The exact nature of the component will necessitate different requirements for Software or Hardware components.

As single component may be re-used within a single architecture or multiple architectures, the requirements for the component should be carefully analysed to identify contradictory modes of operation.

Architectural Planning

Evaluate an architectural design to ensure it optimises the benefits to the 'customer'.

The feasibility, risk and budget need to be assessed prior commissioning component development or procurement. To support this analysis the Architectural design needs to be broken down as a programme of work in a work breakdown structure and costs estimating.

The Architectural planning is joint activity to be conducted with Programme\Project Management, enabling professional staff to manage resourcing, planning, risk and change control management activities.

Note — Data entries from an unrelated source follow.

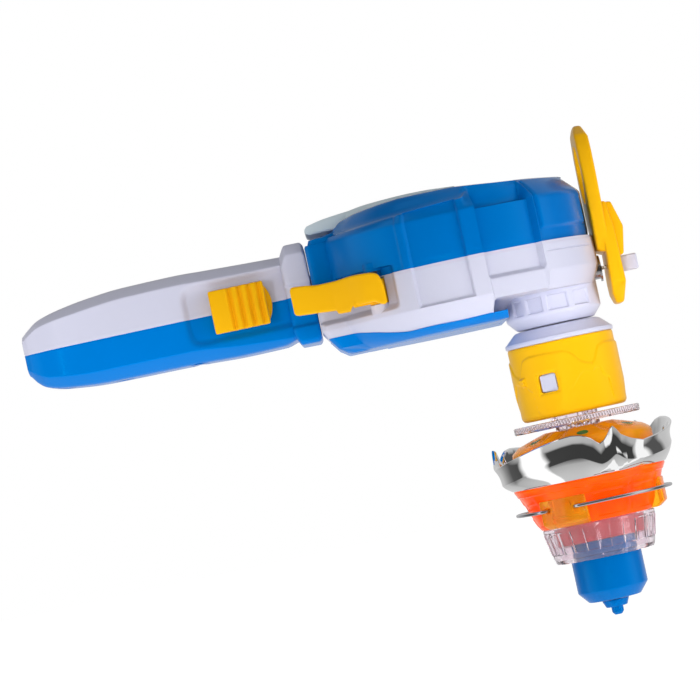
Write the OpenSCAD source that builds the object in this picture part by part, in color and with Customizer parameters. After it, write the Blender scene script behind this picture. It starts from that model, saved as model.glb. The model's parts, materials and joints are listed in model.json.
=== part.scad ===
// A hand-held string launcher with a spinning top seated in its chuck.
// The origin is on the spin axis, at the mouth of the chuck cup. +Z is up along the spin
// axis, +X points to the pull handle, and the trigger is on the -Y side.

/* [Chuck] */
// Outside radius of the chuck cup
cup_r = 15.5; // [15:0.25:16.5]
// Height of the chuck cup
cup_h = 21.5; // [20:0.5:24]
// Wall of the chuck cup
cup_wall = 1.8; // [1.4:0.2:2.2]
// Height of the white collar on the cup
collar_h = 4.6; // [3.6:0.2:6]
// Width of each square window in the cup
window_w = 5.6; // [4:0.2:7]
// Height of each square window in the cup
window_h = 5.4; // [4:0.2:7]
// Height of the window's centre over the cup's mouth
window_z = 10; // [8:0.5:12]
// Windows around the cup
window_count = 4; // [2:1:5]
// Outside radius of the hollow chuck shaft
shaft_r = 3; // [2.6:0.1:3.2]
// Radius of the release rod
rod_r = 1.5; // [1.2:0.1:1.6]

/* [Body] */
// Radius of the round body
body_r = 40.6; // [40:0.2:43]
// Distance from the spin axis forward to the front of the body
front_reach = 15.6; // [15:0.1:17]
// Wall of the body shells
shell_wall = 2.6; // [2.2:0.2:3]
// Radius of the neck over the chuck
neck_r = 13.9; // [13:0.25:14.5]
// Height of the neck
neck_h = 5.6; // [4.6:0.2:7]
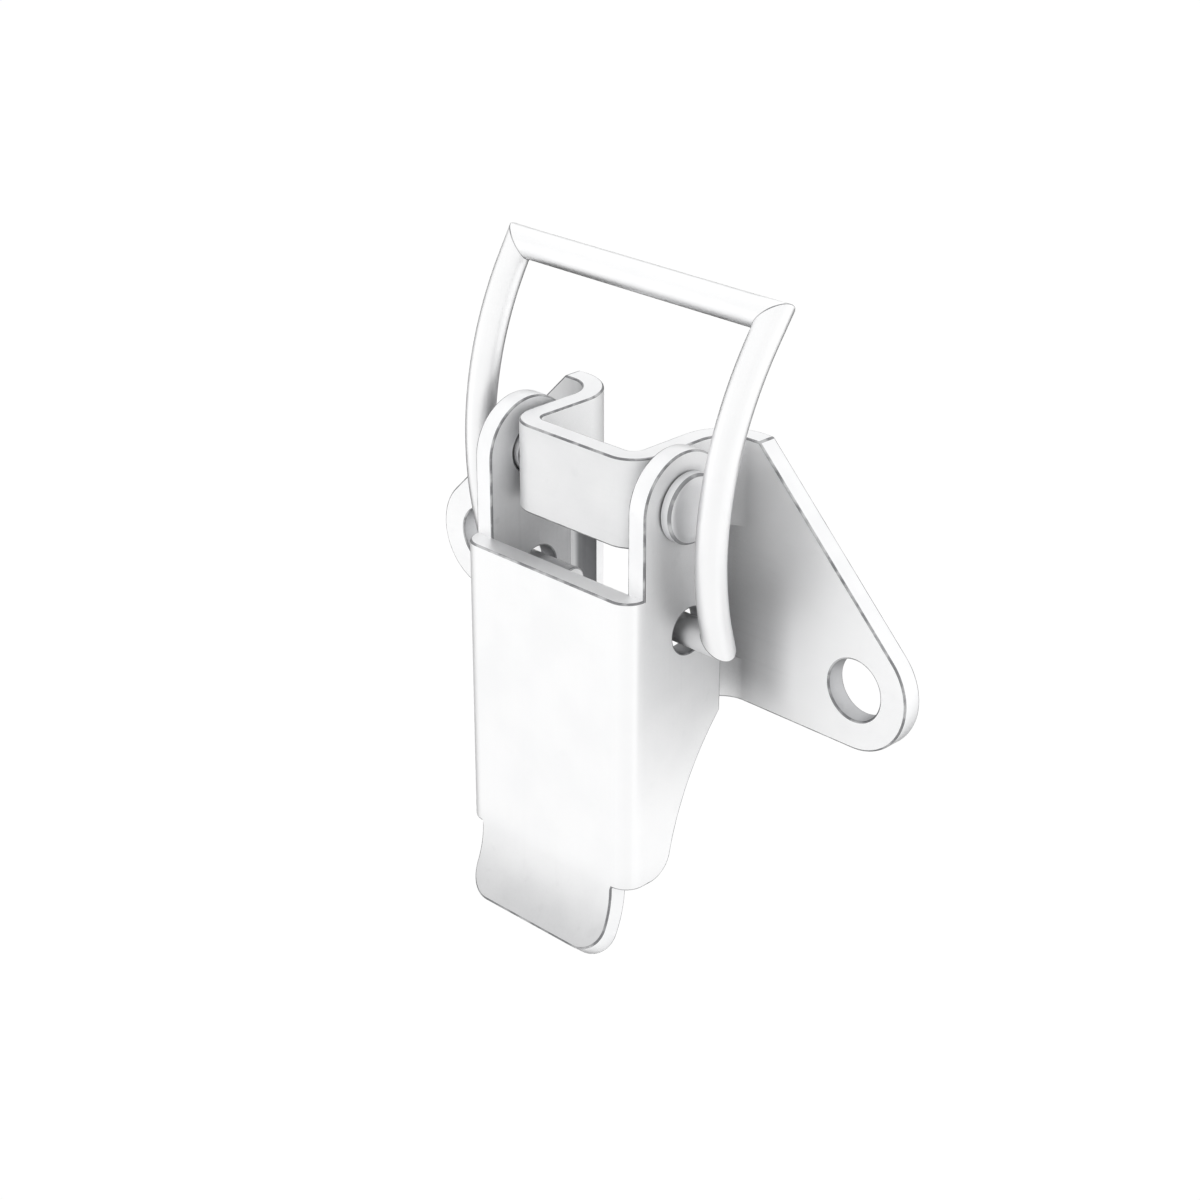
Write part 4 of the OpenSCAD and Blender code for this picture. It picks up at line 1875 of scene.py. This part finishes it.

Value engineering is the process steering the Architectural design activity to provide the right solution. Quality Function Deployment is a tool for providing a structured process to blend requirements for multi-aspect products/systems.

Architectural planning can enable Concurrent engineering to reduce the critical path of the project, however the Concurrent engineering can increase the complexity and risk associated with delivering a project.

Component Development/Procurement

Component development addresses the stage of purchasing or commissioning work from component suppliers.

Architecture Realization

An Integration test strategy produced for Integration, Test and Verification should indicate the the Verification level and methods for critical components. An integration strategy will also produce requirements for the Integration, Test and Verification processes for the delivering the system.

Verification levels for each requirement:
  • System
  • Sub-system
  • Component
Verification Methods:

  • Functional Testing - Check behaviour, interface or performance requirements.
  • Environmental Testing - Heat/Cold/Humidity/Altitude/Gravity/Etc,..
  • Analysis - Simulation
  • Comparison - Re-use of components already verified.